WHAT YOU HAVE TO DO — Please copy all the lines that follow, word for word.

SUPPLIED INFORMATION —
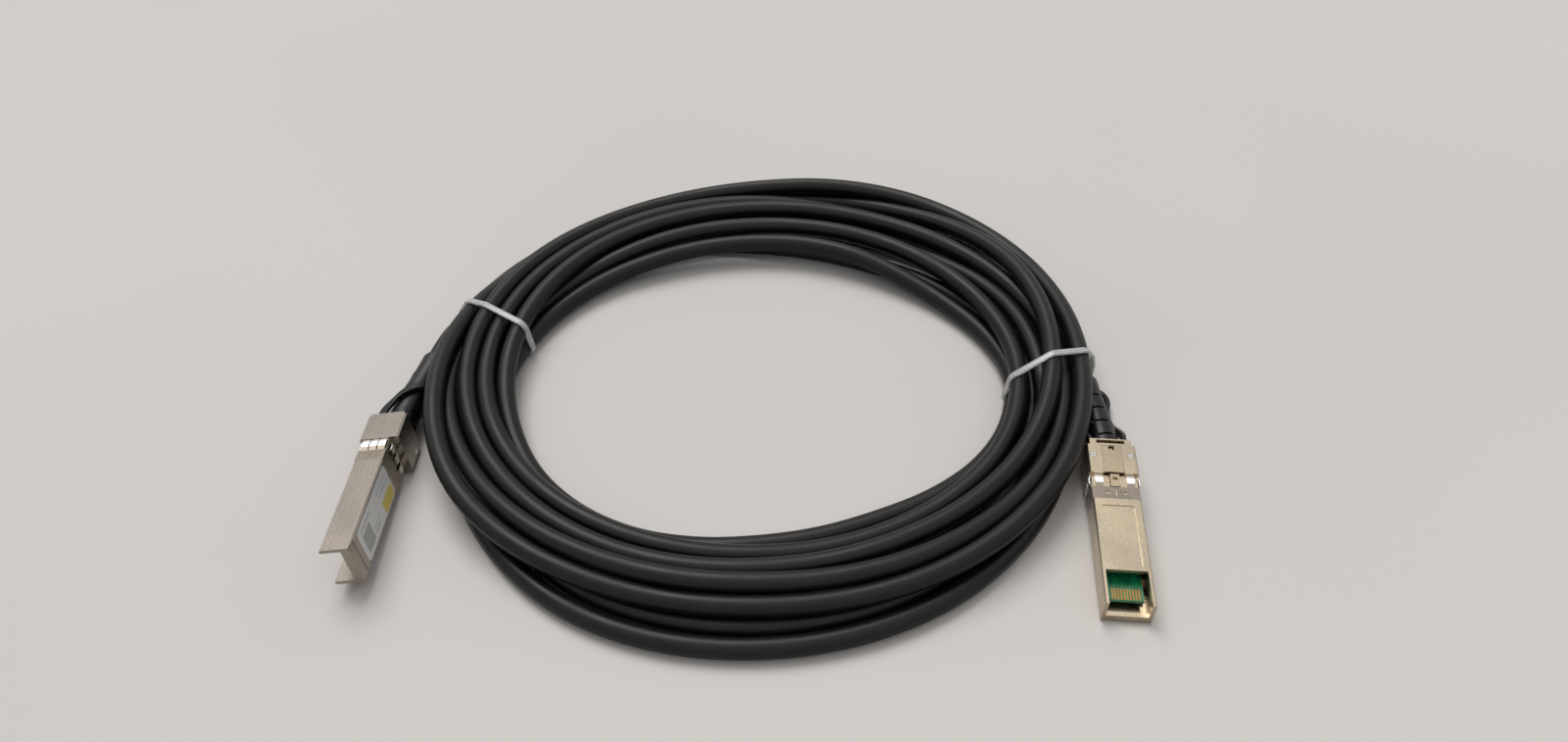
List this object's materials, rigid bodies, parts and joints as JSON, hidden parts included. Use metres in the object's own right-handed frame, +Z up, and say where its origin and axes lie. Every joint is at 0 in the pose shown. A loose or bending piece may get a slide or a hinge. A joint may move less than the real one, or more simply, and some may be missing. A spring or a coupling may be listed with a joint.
{
  "type": "direct attach copper cable",
  "caption": "Coiled, tied data cable with a metal pluggable connector at each end, each with a sprung latch worked by a black pull strap.",
  "frame": {"origin": "middle of the rectangle that the two connectors and the two ties cover, on the surface that the cable lies on", "axes": "+Z is up; +Y runs from the connectors' noses along the cable, towards the back of the coil; +X runs from the connector that stands on its side (plug_a) to the one that lies flat (plug_b)"},
  "size_m": [0.2312, 0.2118, 0.0186],
  "materials": {
    "nickel_casting": "satin nickel plate on a zinc casting",
    "spring_sheet": "satin rolled spring sheet",
    "nickel_sheet": "satin nickel plate",
    "pin_steel": "ground",
    "screw_steel": "bright plate",
    "card_green": "semi-gloss solder mask",
    "pad_gold": "gold plate",
    "chip_black": "matte",
    "bare_copper": "bare copper",
    "mould_white": "matte",
    "crimp_brass": "satin",
    "strap_black": "satin",
    "boot_black": "satin",
    "label_white": "printed film, fields of colour only",
    "cord_black": "satin jacket",
    "tie_clear": "clear, glossy"
  },
  "bodies": {
    "cable": {"cable_coil": "cord_black", "cable_tail_a": "cord_black", "cable_tail_b": "cord_black", "plug_a_boot": "boot_black", "plug_a_contact_pads": "pad_gold", "plug_a_crimp_ring": "crimp_brass", "plug_a_emi_collar": "spring_sheet", "plug_a_inner_mould": "mould_white", "plug_a_label": "label_white", "plug_a_latch_cover": "nickel_sheet", "plug_a_lever_pin": "pin_steel", "plug_a_lower_shell": "nickel_casting", "plug_a_memory_chip": "chip_black", "plug_a_paddle_card": "card_green", "plug_a_screw_left": "screw_steel", "plug_a_screw_right": "screw_steel", "plug_a_upper_shell": "nickel_casting", "plug_a_wires": "bare_copper", "plug_b_boot": "boot_black", "plug_b_contact_pads": "pad_gold", "plug_b_crimp_ring": "crimp_brass", "plug_b_emi_collar": "spring_sheet", "plug_b_inner_mould": "mould_white", "plug_b_latch_cover": "nickel_sheet", "plug_b_lever_pin": "pin_steel", "plug_b_lower_shell": "nickel_casting", "plug_b_memory_chip": "chip_black", "plug_b_paddle_card": "card_green", "plug_b_screw_left": "screw_steel", "plug_b_screw_right": "screw_steel", "plug_b_upper_shell": "nickel_casting", "plug_b_wires": "bare_copper", "tie_band_left": "tie_clear", "tie_band_right": "tie_clear"},
    "pull_a": {"plug_a_pull_slider": "nickel_sheet", "plug_a_pull_strap": "strap_black"},
    "latch_a": {"plug_a_latch_lever": "nickel_sheet"},
    "pull_b": {"plug_b_pull_slider": "nickel_sheet", "plug_b_pull_strap": "strap_black"},
    "latch_b": {"plug_b_latch_lever": "nickel_sheet"}
  },
  "joints": [
    {"name": "pull_a_slide", "type": "slide", "parent": "cable", "child": "pull_a", "axis": [0.0063, 0.9975, -0.0698], "range_m": [0, 0.0025], "stiffness_N_per_m": 2000},
    {"name": "latch_a_rock", "type": "hinge", "parent": "cable", "child": "latch_a", "pos_m": [-0.11353, -0.00035, 0.00758], "axis": [-0.1093, 0.07, 0.9915], "range_deg": [0, 5.6]},
    {"name": "pull_b_slide", "type": "slide", "parent": "cable", "child": "pull_b", "axis": [0.1006, 0.9935, 0.0542], "range_m": [0, 0.0025], "stiffness_N_per_m": 2000},
    {"name": "latch_b_rock", "type": "hinge", "parent": "cable", "child": "latch_b", "pos_m": [0.10767, -0.0161, 0.01085], "axis": [0.9949, -0.1007, 0], "range_deg": [0, 5.6]}
  ],
  "couplings": [
    {"joint": "latch_a_rock", "follows": "pull_a_slide", "rad_per_m": 38.4},
    {"joint": "latch_b_rock", "follows": "pull_b_slide", "rad_per_m": 38.4}
  ]
}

FINAL RESULT —
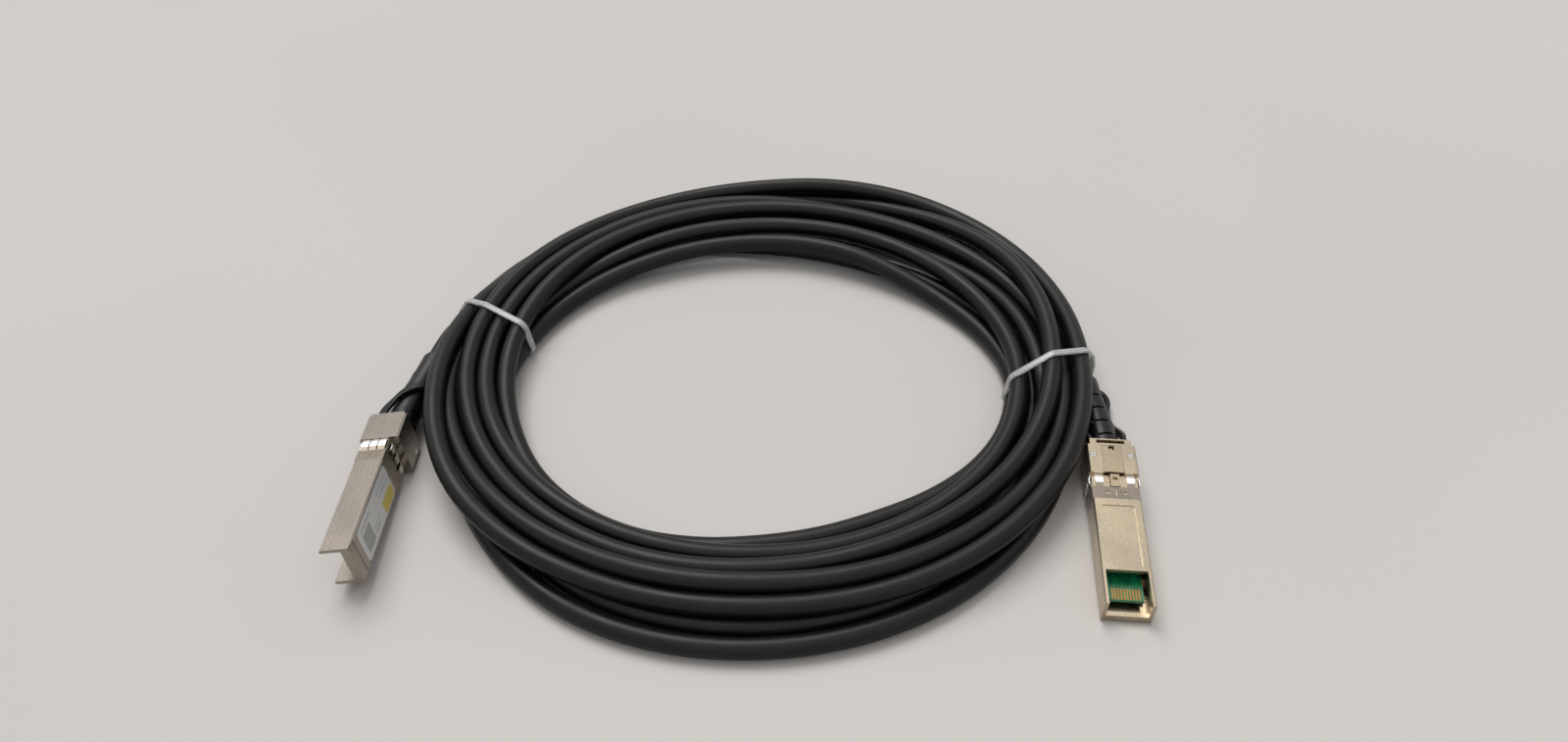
List this object's materials, rigid bodies, parts and joints as JSON, hidden parts included. Use metres in the object's own right-handed frame, +Z up, and say where its origin and axes lie. Every joint is at 0 in the pose shown. A loose or bending piece may get a slide or a hinge. A joint may move less than the real one, or more simply, and some may be missing. A spring or a coupling may be listed with a joint.
{
  "type": "direct attach copper cable",
  "caption": "Coiled, tied data cable with a metal pluggable connector at each end, each with a sprung latch worked by a black pull strap.",
  "frame": {"origin": "middle of the rectangle that the two connectors and the two ties cover, on the surface that the cable lies on", "axes": "+Z is up; +Y runs from the connectors' noses along the cable, towards the back of the coil; +X runs from the connector that stands on its side (plug_a) to the one that lies flat (plug_b)"},
  "size_m": [0.2312, 0.2118, 0.0186],
  "materials": {
    "nickel_casting": "satin nickel plate on a zinc casting",
    "spring_sheet": "satin rolled spring sheet",
    "nickel_sheet": "satin nickel plate",
    "pin_steel": "ground",
    "screw_steel": "bright plate",
    "card_green": "semi-gloss solder mask",
    "pad_gold": "gold plate",
    "chip_black": "matte",
    "bare_copper": "bare copper",
    "mould_white": "matte",
    "crimp_brass": "satin",
    "strap_black": "satin",
    "boot_black": "satin",
    "label_white": "printed film, fields of colour only",
    "cord_black": "satin jacket",
    "tie_clear": "clear, glossy"
  },
  "bodies": {
    "cable": {"cable_coil": "cord_black", "cable_tail_a": "cord_black", "cable_tail_b": "cord_black", "plug_a_boot": "boot_black", "plug_a_contact_pads": "pad_gold", "plug_a_crimp_ring": "crimp_brass", "plug_a_emi_collar": "spring_sheet", "plug_a_inner_mould": "mould_white", "plug_a_label": "label_white", "plug_a_latch_cover": "nickel_sheet", "plug_a_lever_pin": "pin_steel", "plug_a_lower_shell": "nickel_casting", "plug_a_memory_chip": "chip_black", "plug_a_paddle_card": "card_green", "plug_a_screw_left": "screw_steel", "plug_a_screw_right": "screw_steel", "plug_a_upper_shell": "nickel_casting", "plug_a_wires": "bare_copper", "plug_b_boot": "boot_black", "plug_b_contact_pads": "pad_gold", "plug_b_crimp_ring": "crimp_brass", "plug_b_emi_collar": "spring_sheet", "plug_b_inner_mould": "mould_white", "plug_b_latch_cover": "nickel_sheet", "plug_b_lever_pin": "pin_steel", "plug_b_lower_shell": "nickel_casting", "plug_b_memory_chip": "chip_black", "plug_b_paddle_card": "card_green", "plug_b_screw_left": "screw_steel", "plug_b_screw_right": "screw_steel", "plug_b_upper_shell": "nickel_casting", "plug_b_wires": "bare_copper", "tie_band_left": "tie_clear", "tie_band_right": "tie_clear"},
    "pull_a": {"plug_a_pull_slider": "nickel_sheet", "plug_a_pull_strap": "strap_black"},
    "latch_a": {"plug_a_latch_lever": "nickel_sheet"},
    "pull_b": {"plug_b_pull_slider": "nickel_sheet", "plug_b_pull_strap": "strap_black"},
    "latch_b": {"plug_b_latch_lever": "nickel_sheet"}
  },
  "joints": [
    {"name": "pull_a_slide", "type": "slide", "parent": "cable", "child": "pull_a", "axis": [0.0063, 0.9975, -0.0698], "range_m": [0, 0.0025], "stiffness_N_per_m": 2000},
    {"name": "latch_a_rock", "type": "hinge", "parent": "cable", "child": "latch_a", "pos_m": [-0.11353, -0.00035, 0.00758], "axis": [-0.1093, 0.07, 0.9915], "range_deg": [0, 5.6]},
    {"name": "pull_b_slide", "type": "slide", "parent": "cable", "child": "pull_b", "axis": [0.1006, 0.9935, 0.0542], "range_m": [0, 0.0025], "stiffness_N_per_m": 2000},
    {"name": "latch_b_rock", "type": "hinge", "parent": "cable", "child": "latch_b", "pos_m": [0.10767, -0.0161, 0.01085], "axis": [0.9949, -0.1007, 0], "range_deg": [0, 5.6]}
  ],
  "couplings": [
    {"joint": "latch_a_rock", "follows": "pull_a_slide", "rad_per_m": 38.4},
    {"joint": "latch_b_rock", "follows": "pull_b_slide", "rad_per_m": 38.4}
  ]
}